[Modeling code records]
══════════

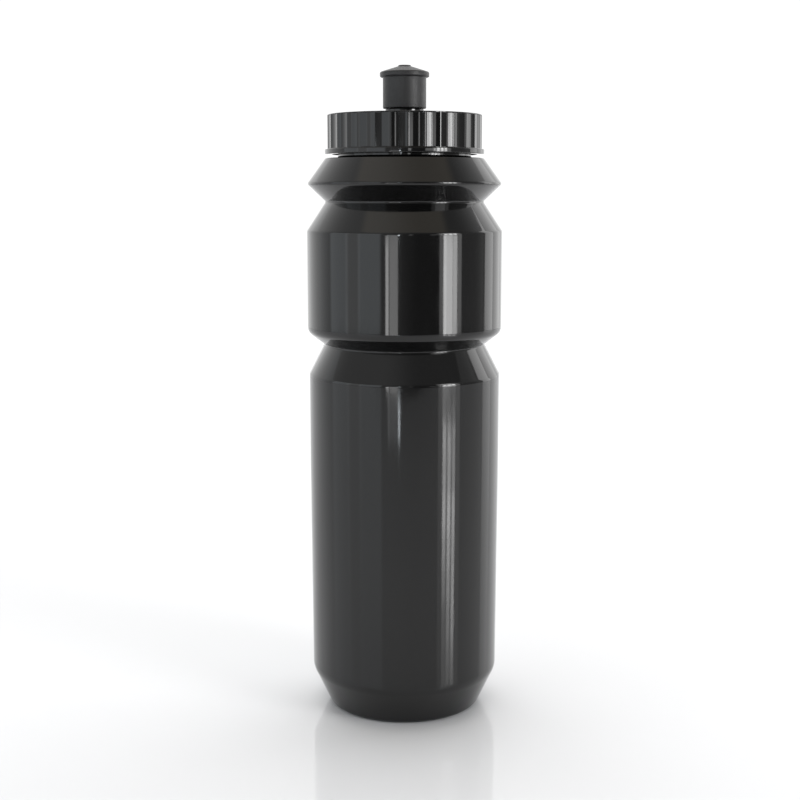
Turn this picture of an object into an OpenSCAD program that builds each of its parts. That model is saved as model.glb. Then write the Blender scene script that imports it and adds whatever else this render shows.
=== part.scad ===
// Squeeze bottle for a bicycle cage: blow-moulded bottle, fluted screw cap and push-pull drinking valve.
// Millimetres, +Z up, the axis of the bottle on Z and its foot ring on z = 0. -Y is the front.

/* [Bottle] */
// Diameter of the barrel, the widest straight part
barrel_d = 74; // [72:0.5:76]
// Diameter of the lower body where the cage holds it
grip_d = 72.9; // [71:0.1:74]
// Diameter of the lower body just above the foot chamfer
lower_d = 72; // [70:0.5:72.5]
// Diameter of the foot, measured at the sharp corner of the chamfer
foot_d = 58.2; // [56:0.2:62]
// Height of the foot chamfer
foot_chamfer_h = 14.6; // [10:0.1:18]
// Height at which the drafted lower body becomes a true cylinder
grip_start_z = 95; // [60:1:100]
// Height at which the lower body ends and the cage groove starts
grip_end_z = 130.4; // [126:0.1:134]
// Height of the bottom of the cage groove
cage_groove_z = 141.9; // [138:0.1:143]
// Diameter at the bottom of the cage groove
cage_groove_d = 61.1; // [58:0.1:64]
// Height of the lower edge of the barrel
barrel_bottom_z = 146.9; // [146:0.1:150]
// Height of the upper edge of the barrel
barrel_top_z = 184.8; // [180:0.1:187]
// Height of the bottom of the neck groove
neck_groove_z = 195.7; // [193:0.1:197]
// Diameter at the bottom of the neck groove
neck_groove_d = 59.6; // [57:0.1:62]
// Height of the ridge under the shoulder
ridge_z = 202.3; // [201:0.1:204]
// Diameter of the ridge
ridge_d = 73.6; // [70:0.1:75]
// Height of the flat shoulder that the neck stands on
shoulder_z = 211.8; // [210:0.1:212.5]
// Diameter of the edge of the shoulder
shoulder_d = 59.8; // [58:0.1:61]
// How far the middle of the base is pushed up
base_rise = 3.2; // [2:0.1:5]
// Wall thickness of the bottle
wall = 1.2; // [0.9:0.1:1.6]

/* [Neck and thread] */
// Outer diameter of the neck
neck_d = 50.2; // [49:0.1:50.6]
// Inner diameter of the neck, the mouth of the bottle
mouth_d = 46.4; // [45.4:0.1:47]
// Height of the neck rim
rim_z = 224.6; // [224:0.1:224.6]
// Rise of the thread in one turn
thread_pitch = 5; // [4.6:0.1:5.2]
// Turns of each thread
thread_turns = 1.25; // [1:0.05:1.3]
// Height of the thread over the wall that carries it
thread_h = 1.4; // [1:0.1:1.5]

/* [Screw cap] */
// Outer diameter, over the crests between the grooves
cap_d = 58; // [57.6:0.1:59]
// Height of the top of the cap
cap_top_z = 227.8; // [227.6:0.1:229]
// Thickness of the cap's top
deck_t = 2; // [1.6:0.1:2.2]
// Inner diameter of the skirt
skirt_bore_d = 54; // [53.8:0.1:54.4]
// Height of the underside of the flange at the foot of the cap
flange_z = 213.25; // [213:0.05:213.6]
// Thickness of the flange
flange_t = 1.9; // [1:0.1:2.2]
// Diameter of the flange
flange_d = 60; // [59.4:0.1:62]
// Number of grip grooves around the cap
grooves = 30; // [20:1:36]
// Depth of the grip grooves
groove_depth = 0.5; // [0.3:0.05:0.7]
// Part of each pitch that is groove
groove_share = 0.94; // [0.7:0.02:0.96]

/* [Push-pull valve] */
// Diameter of the collar under the nozzle
collar_d = 14.4; // [14:0.1:16]
// Diameter of the hollow stem
stem_d = 10.2; // [10:0.1:10.3]
// Diameter of the drinking duct in the stem
duct_d = 7; // [6:0.1:7.2]
// Diameter of the plug on top of the stem
plug_d = 4.4; // [4:0.1:4.6]
// Travel of the nozzle from shut to open
nozzle_travel = 7; // [5:0.1:7]
// Height of the foot of the nozzle when shut
nozzle_z = 230.2; // [230.1:0.1:230.4]
// Height of the top of the nozzle when shut
nozzle_top_z = 246; // [245.8:0.1:247]
// Diameter of the nozzle
nozzle_d = 16.2; // [16:0.1:18]
// Diameter of the nozzle's head
head_d = 18.4; // [18:0.1:20]
// Height of the underside of the head
head_z = 241.6; // [241:0.1:241.8]
// Thickness of the head's edge
head_t = 1.85; // [1.4:0.05:2]
// Diameter of the opening in the tip
tip_hole_d = 3.6; // [3:0.1:3.8]

/* [Hidden] */
$fn = 96;
arc_steps = 5;              // straight steps in each rounded corner
embed = 0.4;                // how far joined solids reach into each other
over = 1;                   // how far a cutter runs past a face

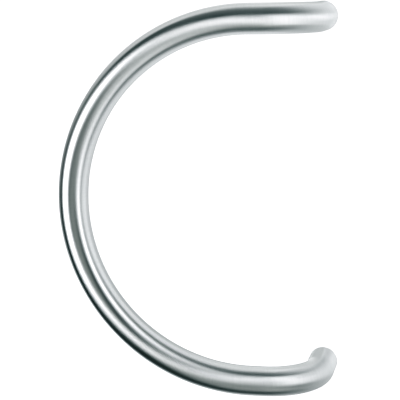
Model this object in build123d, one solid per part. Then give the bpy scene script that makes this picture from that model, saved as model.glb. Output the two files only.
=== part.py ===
from build123d import *
from math import radians, tan
import os

# Door pull handle: one round tube bent to a C, with a threaded insert in each end.
# Sizes are in millimetres. +Z is up, the door's face is the plane Y = 0, and the handle
# stands out from it towards -Y. The origin is on the door's face, midway between the two
# fixing holes. The C bulges to -X and opens to +X.

# Fixing
hole_centres = 300.0

# Tube
tube_diameter = 25.0
tube_wall = 1.5
tube_edge_break = 0.3

# Centreline of the tube
bend_radius = 42.5
lead_in = 10.0
leg_past_insert = 5.0

# Insert for an M8 stud, bonded into each end of the tube and flush with it
insert_length = 20.0
insert_fit_gap = 0.05
insert_back_chamfer = 1.0
thread_hole_diameter = 6.8
countersink_diameter = 8.4
countersink_angle = 120.0

# Sizes that follow from these
tube_radius = tube_diameter / 2
tube_bore_radius = tube_radius - tube_wall
insert_radius = tube_bore_radius - insert_fit_gap
thread_hole_radius = thread_hole_diameter / 2
countersink_radius = countersink_diameter / 2
countersink_depth = (countersink_radius - thread_hole_radius) / tan(radians(countersink_angle / 2))
bow_radius = hole_centres / 2
leg_length = insert_length + leg_past_insert
bow_plane_y = -(leg_length + bend_radius)
bow_centre_x = -(bend_radius + lead_in)
upper_leg_z = hole_centres / 2
lower_leg_z = -hole_centres / 2


def bow_bar(radius):
    """The half circle of the bow, as a solid bar of this radius, from its top end round to its bottom end."""
    top_end = Plane((bow_centre_x, bow_plane_y, upper_leg_z), z_dir=(-1, 0, 0))
    bow_axis = Axis((bow_centre_x, bow_plane_y, 0), (0, -1, 0))
    return revolve(top_end * Circle(radius), bow_axis, 180)


def end_bar(radius, leg_z):
    """The lead-in, the bend towards the door and the straight leg at one height, as a solid bar."""
    bow_end = Plane((bow_centre_x, bow_plane_y, leg_z), z_dir=(1, 0, 0))
    bend_start = Plane((-bend_radius, bow_plane_y, leg_z), z_dir=(1, 0, 0))
    bend_axis = Axis((-bend_radius, -leg_length, leg_z), (0, 0, 1))
    leg_start = Plane((0, -leg_length, leg_z), z_dir=(0, 1, 0))
    lead = extrude(bow_end * Circle(radius), lead_in)
    bend = revolve(bend_start * Circle(radius), bend_axis, 90)
    leg = extrude(leg_start * Circle(radius), leg_length)
    return lead + bend + leg


def whole_bar(radius):
    """A solid bar of this radius along the whole centreline, from door to door."""
    return bow_bar(radius) + end_bar(radius, upper_leg_z) + end_bar(radius, lower_leg_z)


def bow_tube():
    """The bent tube, open at both ends, with its cut edges lightly broken."""
    tube = whole_bar(tube_radius) - whole_bar(tube_bore_radius)
    cut_edges = tube.edges().group_by(Axis.Y)[-1]
    return chamfer(cut_edges, tube_edge_break)


def end_insert(leg_z):
    """A turned plug for one end of the tube: threaded right through, with a countersink at both
    mouths of the thread and a chamfer round the back rim that leads it into the tube."""
    profile = [
        (countersink_radius, 0),
        (insert_radius, 0),
        (insert_radius, -insert_length + insert_back_chamfer),
        (insert_radius - insert_back_chamfer, -insert_length),
        (countersink_radius, -insert_length),
        (thread_hole_radius, -insert_length + countersink_depth),
        (thread_hole_radius, -countersink_depth),
    ]
    outline = Polyline([(x, y, leg_z) for x, y in profile], close=True)
    return revolve(make_face(outline), Axis((0, 0, leg_z), (0, 1, 0)), 360)


pieces = {
    "bow_tube": bow_tube(),
    "upper_end_insert": end_insert(upper_leg_z),
    "lower_end_insert": end_insert(lower_leg_z),
}

os.makedirs("parts", exist_ok=True)
for name, piece in pieces.items():
    export_step(piece, f"parts/{name}.step")
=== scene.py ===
import math

import bpy
from mathutils import Matrix, Vector


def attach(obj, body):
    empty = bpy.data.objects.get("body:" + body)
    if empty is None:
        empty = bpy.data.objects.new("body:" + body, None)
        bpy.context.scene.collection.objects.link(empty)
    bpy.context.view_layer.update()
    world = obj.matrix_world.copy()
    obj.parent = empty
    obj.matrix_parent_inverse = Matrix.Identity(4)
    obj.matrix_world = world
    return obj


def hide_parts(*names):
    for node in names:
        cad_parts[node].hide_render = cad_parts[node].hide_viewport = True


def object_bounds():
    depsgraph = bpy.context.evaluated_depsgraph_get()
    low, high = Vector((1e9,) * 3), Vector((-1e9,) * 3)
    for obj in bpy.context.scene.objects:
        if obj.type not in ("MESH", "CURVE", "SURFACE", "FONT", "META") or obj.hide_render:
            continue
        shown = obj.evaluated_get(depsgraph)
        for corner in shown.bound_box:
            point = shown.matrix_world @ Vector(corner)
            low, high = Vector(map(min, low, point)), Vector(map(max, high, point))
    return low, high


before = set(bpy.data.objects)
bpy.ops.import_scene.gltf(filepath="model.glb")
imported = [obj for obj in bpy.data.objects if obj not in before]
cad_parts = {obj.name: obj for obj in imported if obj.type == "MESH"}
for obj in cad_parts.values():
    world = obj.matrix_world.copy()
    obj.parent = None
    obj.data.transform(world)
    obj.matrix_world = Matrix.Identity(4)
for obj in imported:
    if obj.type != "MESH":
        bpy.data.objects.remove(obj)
cad_low, cad_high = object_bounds()
part_centre = (cad_low + cad_high) / 2

# Units

mm = 0.001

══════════

*What you should do:*
As listed above, the lines from the line with "cut_edges = tube.edges().group_by(Axis.Y)[-1]" to the line with "low, high = Vector((1e9,)" are to be echoed exactly, with both ends included and nothing added.

*Exercise solution:*
    cut_edges = tube.edges().group_by(Axis.Y)[-1]
    return chamfer(cut_edges, tube_edge_break)


def end_insert(leg_z):
    """A turned plug for one end of the tube: threaded right through, with a countersink at both
    mouths of the thread and a chamfer round the back rim that leads it into the tube."""
    profile = [
        (countersink_radius, 0),
        (insert_radius, 0),
        (insert_radius, -insert_length + insert_back_chamfer),
        (insert_radius - insert_back_chamfer, -insert_length),
        (countersink_radius, -insert_length),
        (thread_hole_radius, -insert_length + countersink_depth),
        (thread_hole_radius, -countersink_depth),
    ]
    outline = Polyline([(x, y, leg_z) for x, y in profile], close=True)
    return revolve(make_face(outline), Axis((0, 0, leg_z), (0, 1, 0)), 360)


pieces = {
    "bow_tube": bow_tube(),
    "upper_end_insert": end_insert(upper_leg_z),
    "lower_end_insert": end_insert(lower_leg_z),
}

os.makedirs("parts", exist_ok=True)
for name, piece in pieces.items():
    export_step(piece, f"parts/{name}.step")
=== scene.py ===
import math

import bpy
from mathutils import Matrix, Vector


def attach(obj, body):
    empty = bpy.data.objects.get("body:" + body)
    if empty is None:
        empty = bpy.data.objects.new("body:" + body, None)
        bpy.context.scene.collection.objects.link(empty)
    bpy.context.view_layer.update()
    world = obj.matrix_world.copy()
    obj.parent = empty
    obj.matrix_parent_inverse = Matrix.Identity(4)
    obj.matrix_world = world
    return obj


def hide_parts(*names):
    for node in names:
        cad_parts[node].hide_render = cad_parts[node].hide_viewport = True


def object_bounds():
    depsgraph = bpy.context.evaluated_depsgraph_get()
    low, high = Vector((1e9,) * 3), Vector((-1e9,) * 3)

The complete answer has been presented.